I have only one COPY command of a file of 1KB.

so only that one file is copied into the resulting image; the rest of the context is just ignored.

Then why do we bother about the rest? How could the rest affect the size of my image? Similarly, why do we have .dockerignore?

Sending the build context is surprisingly slow. Even if you're not using remote Docker, and working directly on a native-Linux host, it can take multiple seconds to send that 1 GB tar-file build context over the Unix socket. So smaller build contexts can result in faster builds, and .dockerignore is a convenient way to cause things you're not going to use to be omitted from the build context.

It is very common to copy the entire build context into an image, though, and in this case it's important to control what goes in there. Let's consider a typical Node application. In day-to-day development I might just use Node, so I'll have a package.json file and a src subdirectory, but Node installs all of its dependencies in a node_modules subdirectory as well. A typical Node Dockerfile will look something like

FROM node:lts
WORKDIR /app
# Copy and install dependencies
COPY package*.json ./
RUN npm ci
# Copy and build the rest of the application
COPY ./ ./ # <-- IMPORTANT
RUN npm run build
# Explain how to run the container
EXPOSE 3000
CMD ["node", "./build/index.js"]

The RUN npm ci line recreates the node_modules directory inside the image. In the next line I copy the entire build context – my src directory, webpack.js configuration, .typescript configuration, static assets, the whole works - into the image, with enough parts and local files that I'd prefer to not list them out individually.

In that context it's important that COPY ./ ./ not include the host's node_modules directory. The host might be a different OS, or a different C library version, or any of several other things that might cause incompatibilities. That's where putting it in .dockerignore lets me say "copy everything, except this".

Your question hints at a very carefully curated build-context directory. That's a possibility too; in particular it's something that made sense with a compiled language, on a native-Linux host, before Docker multi-stage builds existed. You could consider writing something like a Makefile that copied specific files from your source tree into a dedicated docker directory, and then used that directory as the build context. Then you'd know exactly what was in the build context and therefore exactly what was going into the image. With modern Docker and multi-stage builds, I feel like this setup is a little unusual though.

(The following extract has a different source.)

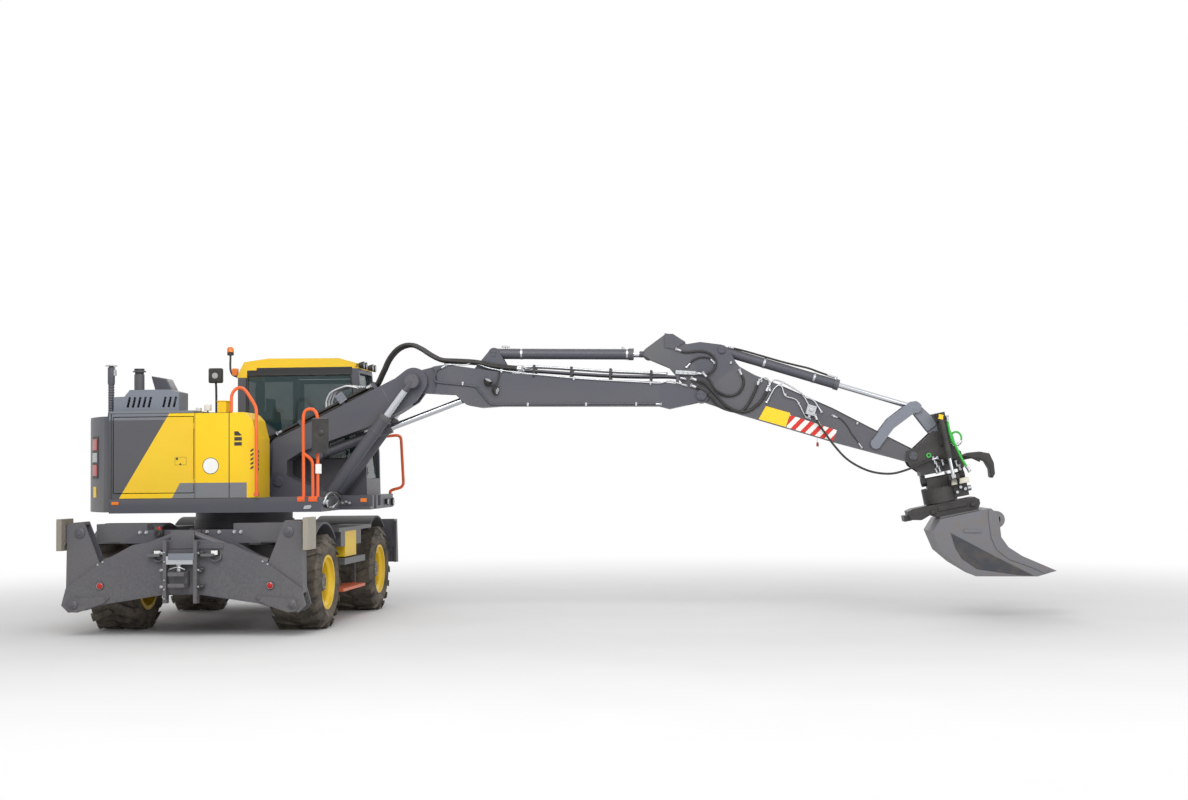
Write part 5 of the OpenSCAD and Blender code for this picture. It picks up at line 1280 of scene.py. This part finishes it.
@dataclass
class BoomLines:
    """Hoses over the knee and pipes along the main boom, with their clips and the work lamps."""

    hose: float = 17.0
    lift_foot: Flat = (1070.0, 1480.0)
    lift_side: float = 258.0
    gland_gap: float = 524.0
    pipe_side: float = -156.0
    gland_screws: float = 66.0

    @staticmethod
    def top(x: float) -> float:
        """Gives the height of the boom base's top plate at a place along it."""
        return 446.0 - (x - 234.0) * 281.0 / 1637.0

    def build(self) -> None:
        """Lays every line on the boom."""
        self.knee_hoses()
        self.base_hoses()
        self.base_items()
        self.side_pipes()
        self.top_pipes()
        self.work_lamps()

    def knee_hoses(self) -> None:
        """Arches the six hoses over the knee."""
        knee = [(1717, 2983), (1799, 3150), (1917, 3272), (2058, 3310), (2180, 3262), (2310, 3178), (2440, 3120)]
        for k in range(6):
            s, n = -1 if k < 3 else 1, k % 3
            wide, far = s * (28 + 37 * n), s * (101 + 31 * n)
            lift, rise = (0, 18, 4)[n] * (1 if s < 0 else 1.6), 20 if n == 1 else 0
            run = [base(x, wide, self.top(x) + 18) for x in (330, 800, 1250, 1560)]
            loop = [upper(x, wide + (far - wide) * i / 7, z + lift) for i, (x, z) in enumerate(knee)]
            tail = [main_boom(x, far, z + rise) for x, z in ((560, 268), (760, 262), (1000, 226), (1290, 212))]
            Line(f"knee_hose_{k + 1}", run + loop + tail, self.hose, Place.BASE, HOSE_RUBBER,
                 (Place.MAIN, base(1640, 0, 300), main_boom(420, 0, 300)), (False, True)).build()

    def base_hoses(self) -> None:
        """Lays the second layer of hoses on the boom base and brings them up from the deck."""
        for k, y in enumerate((-118, -80, -42, 42, 80, 118)):
            rise = (58, 64, 58)[k % 3]
            run = [base(x, y * 0.92, self.top(x) + rise) for x in (330, 700, 1100, 1560)]
            Line(f"base_hose_{k + 1}", run, self.hose, Place.BASE).build()
        for k, y in enumerate((-150, -110, 110, 150)):
            path = [upper(200 - 12 * (k % 2), y, 1545), upper(175, y, 1800), upper(215, y * 0.9, 2020),
                    base(190, y * 0.75, 520), base(330, y * 0.75, self.top(330) + 62)]
            Line(f"base_foot_hose_{k + 1}", path, self.hose, Place.UPPER, HOSE_RUBBER,
                 (Place.BASE, upper(200, 0, 1960), base(190, 0, 500)), (True, False)).build()

    def base_items(self) -> None:
        """Clamps the hoses on the boom base, bends pipes over them and fits the lift barrels' glands."""
        clamp = Form("base_hose_clamps")
        for x in (620, 1180, 1610):
            clamp.box(base, (x - 22, -136, self.top(x) + 78), (44, 272, 10))
            for y in (-136, 126):
                clamp.box(base, (x - 22, y, self.top(x) - 4), (44, 10, 88))
        clamp.finish(DARK_ENAMEL, Place.BASE, bevel=2)
        glands, ram = Form("lift_barrel_glands"), between(self.lift_foot, LAYOUT.knee)
        tip, way = math.dist(self.lift_foot, LAYOUT.knee) - self.gland_gap, step(ram, 1, 0, 0).normalized()
        for y in (-self.lift_side, self.lift_side):
            glands.ring(ram(tip - 52, y, 0), way, [(0, 72), (0, 80), (48, 80), (54, 74), (54, 50)], 36)
            glands.ring(ram(tip - 235, y, 0), way, [(0, 72), (0, 78), (26, 78), (26, 72)], 36)
            for c, s in circle(8):
                glands.hex(ram(tip, y, 0) + (way.cross(RIGHT) * c + RIGHT * s) * self.gland_screws * MM,
                           way, 13, 8)
        glands.finish(DARK_ENAMEL, Place.LIFT)
        for k, y in enumerate((-70, -25, 24)):
            path = [base(x + 22 * k, y, z - 14 * k) for x, z in ((980, 400), (1018, 452), (1109, 505), (1194, 500),
                                                                 (1271, 478), (1332, 455), (1414, 372))]
            Line(f"base_bridge_pipe_{k + 1}", path, 14, Place.BASE, ZINC_PLATE).build()
        side = Form("base_side_clamp").box(base, (1150, -172, 310), (105, 14, 120))
        for x in (1172, 1232):
            side.hex(base(x, -172, 350), RIGHT, 22, 10).hex(base(x, -172, 395), RIGHT, 22, 10)
        side.finish(LIGHT_ENAMEL, Place.BASE, bevel=2)
        Form("base_weld_seam").tube(row(base, -161, [(1669, 170), (1646, -30)]), 3, smooth=1).finish(
            LIGHT_ENAMEL, Place.BASE)

    def side_pipes(self) -> None:
        """Runs the two steel pipes along the main boom's right side."""
        bright = [(391, 226), (623, 232), (726, 258), (1032, 187), (1938, 132), (2732, 122), (2965, 120), (3085, 150),
                  (3270, 108)]
        loop = [(369, 204), (275, 140), (256, 55), (309, 4), (730, -23), (802, -77), (925, -205), (996, -229),
                (1305, -213), (2745, -139), (2978, -132)]
        Line("side_pipe_bright", row(main_boom, self.pipe_side, bright), 9, Place.MAIN, ZINC_PLATE).build()
        Line("side_pipe_painted", row(main_boom, self.pipe_side, loop), 11, Place.MAIN, DARK_ENAMEL).build()
        clips = Form("side_pipe_clips")
        for x, z in ((1060, 183), (1938, 132), (2860, 122), (600, 8), (1400, -208), (2100, -173), (2700, -141)):
            clips.box(main_boom, (x - 12, -144, z - 17), (24, -24, 34))
            clips.hex(main_boom(x, -167, z - 22), RIGHT, 13, 7)
        clips.finish(ZINC_PLATE, Place.MAIN, bevel=2)

    def top_pipes(self) -> None:
        """Runs the pipe bundle on top of the main boom and ends it in the valve block."""
        high = [(1290, 226), (1457, 250), (1900, 246), (2371, 236), (2726, 238), (2900, 236), (3030, 234)]
        low = [(1290, 190), (1436, 200), (1900, 190), (2374, 184), (2727, 190), (3093, 206), (3255, 188)]
        for s, hand in ((-1, "right"), (1, "left")):
            for n, (points, y, r, finish) in enumerate(((high, 112, 13, ZINC_PLATE), (low, 104, 17, BLACK_PLASTIC),
                                                        (low, 140, 13, DARK_ENAMEL))):
                Line(f"top_pipe_{hand}_{n + 1}", row(main_boom, s * y, points), r, Place.MAIN, finish,
                     ends=(True, s < 0)).build()
        racks = Form("top_pipe_racks")
        for x in (1450, 1900, 2371, 2860):
            for s in (-1, 1):
                racks.box(main_boom, (x - 14, s * 122 - 36, 120), (28, 72, 150))
        racks.finish(BLACK_CASTING, Place.MAIN, bevel=3)
        block = Form("boom_valve_block").box(main_boom, (3152, -168, 236), (240, 60, 46))
        for x in (3180, 3240, 3300, 3360):
            block.hex(main_boom(x, -168, 262), RIGHT, 24, 14)
        block.finish(ZINC_PLATE, Place.MAIN, bevel=3)
        Form("boom_valve_bracket").box(main_boom, (3160, -150, 90), (40, 14, 160)).finish(
            DARK_ENAMEL, Place.MAIN, bevel=2)

    def work_lamps(self) -> None:
        """Hangs the two work lamps on their bracket at the main boom's side."""
        bracket = Form("boom_lamp_bracket").tube([main_boom(1033, -152, 176), main_boom(1030, -176, 110),
                                                  main_boom(1000, -186, 20), main_boom(880, -186, -4)], 9)
        bracket.tube(row(main_boom, -186, [(1000, 20), (1024, -90)]), 9, smooth=1).finish(BLACK_CASTING, Place.MAIN)
        shells, lenses = Form("boom_lamp_shells"), Form("boom_lamp_lenses")
        for (x, z), (dx, dz) in (((905, 44), (0.4, 0.9)), ((1012, -62), (1.0, -0.25))):
            way = step(main_boom, dx, -0.35, dz).normalized()
            spot = main_boom(x, -190, z)
            shells.ring(spot - way * 0.05, way, [(0, 0), (0, 24), (30, 46), (62, 50), (70, 50), (70, 44)], 28)
            lenses.ring(spot + way * 0.012, way, [(0, 0), (0, 44), (8, 40), (12, 0)], 28)
        shells.finish(BLACK_PLASTIC, Place.MAIN)
        lenses.finish(CLEAR_LENS, Place.MAIN)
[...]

CodePudding user response：

The documentation was written before buildkit became standard in docker, but it's still a good practice for older build tooling. The reason for this in the classic builder is that docker is a client/server based app. To run a build, the client sends over the entire context, Dockerfile, and all the parameters for the server to build, and the server runs that build, pulling parts out of the context that the Dockerfile requests. As much as it looks like everything is happening locally, and often is, the server could be a remote host without direct access to your filesystem, and the build process is a JSON REST API that sends the request and then monitors for the build to complete.

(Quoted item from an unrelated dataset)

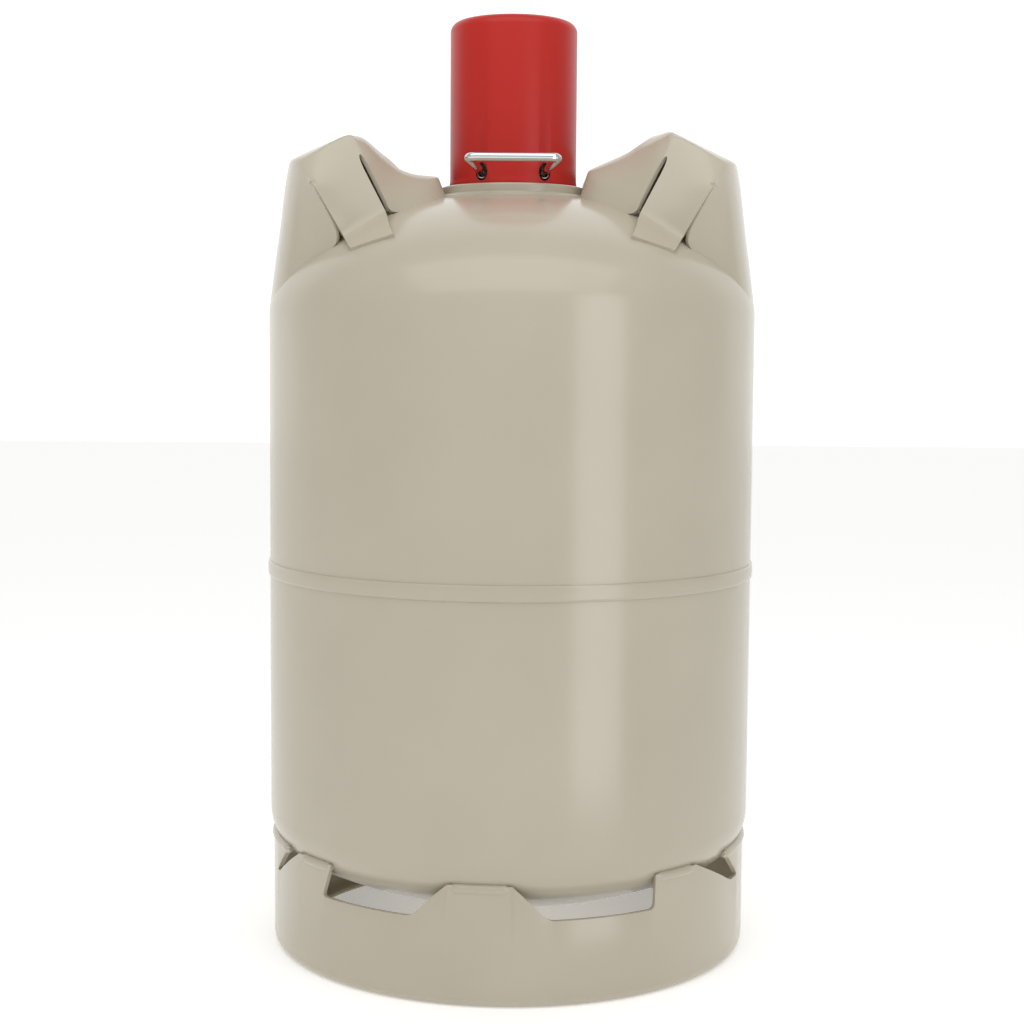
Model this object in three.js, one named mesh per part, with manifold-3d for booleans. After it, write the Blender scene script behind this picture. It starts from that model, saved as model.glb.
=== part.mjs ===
// Refillable steel propane tank for caravans: a deep-drawn two-piece vessel on a vented foot ring,
// with two pressed grips on its shoulder and a screw-on valve cap with a wire bail.
// Units are millimetres, +Z is up, -Y is the front, and the ground is z = 0.
import * as THREE from 'three';
import { mergeVertices } from 'three/addons/utils/BufferGeometryUtils.js';
import Module from 'manifold-3d';

const wasm = await Module();
wasm.setup();

// ---- driving dimensions -------------------------------------------------------------------
const gap = 0.3;               // between pieces that touch
const roundSides = 48;         // facets of the big rings, a multiple of four
const smallSides = 24;         // facets of the valve's small turned pieces

const bodyRadius = 150;
const wall = 3;
const domeDepth = 75;          // of the top end, half an ellipse
const crownRadius = bodyRadius * 2;          // of the bottom end, dished
const knuckleRadius = bodyRadius * 0.2;      // between its crown and the straight wall
const lowerTangent = 85;       // where the bottom end meets the straight wall
const upperTangent = 390;      // where the top end meets the straight wall
const seamHeight = 231.3;      // top edge of the lower shell
const seamOpening = 6.4;       // between the two shells' edges, filled by the weld
const joggleLength = 20;       // of the upper rim inside the lower one
const beadProud = 1.2;
const beadLap = 1.8;           // of the weld's toes on each shell

const footRadius = bodyRadius - 2;
const footSheet = 3;
const footCurl = 8;            // width of the flat ground flange, rolled inward
const footRoll = 6;            // radius of the roll above the ground
const sillHeight = 50;         // lower edge of the vent windows
const lugTop = lowerTangent - 15;
const windowCorner = 2;
// azimuths of each front window's ends, in degrees: left top, left sill, right sill, right top
const frontWindows = [
  [-63, -73, -71, -57], [-44, -47, -22, -13.5], [1, 9, 34.5, 34.8], [47.8, 65.3, 71, 61],
];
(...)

Buildkit, however, changes this. Both the server and the client communicate with each other, and the server has a cache of not only the previous builds, but of the previous build contexts. So when a file changes in the context between builds, it can perform the equivalent of an rsync to send just that one file, and only when the server requests it from the client.

There is still a need for a .dockerignore since even with buildkit, you often want to exclude files within the build that would otherwise be copied in a wildcard match. For example, if you have the step:

COPY . /src

Then even with the buildkit caching, you'll include every file in the directory, even if a number of those files aren't needed to build your app (like the .git folder, the Dockerfile itself, the README, LICENSE, etc). That not only bloats your image and makes your builds slower, but it risks causing a cache miss when the resulting image would normally be unchanged.

Some will make the .dockerignore look similar to their .gitignore with some added files that don't affect the build. I often do the reverse, excluding everything, and then reincluding only the files I need with the ! prefix. E.g. the following would include only the Makefile, src, and static folders:

*
!Makefile
!src/
!static/

If you do that, make sure you remember to update it when adding new files or directories to your builds.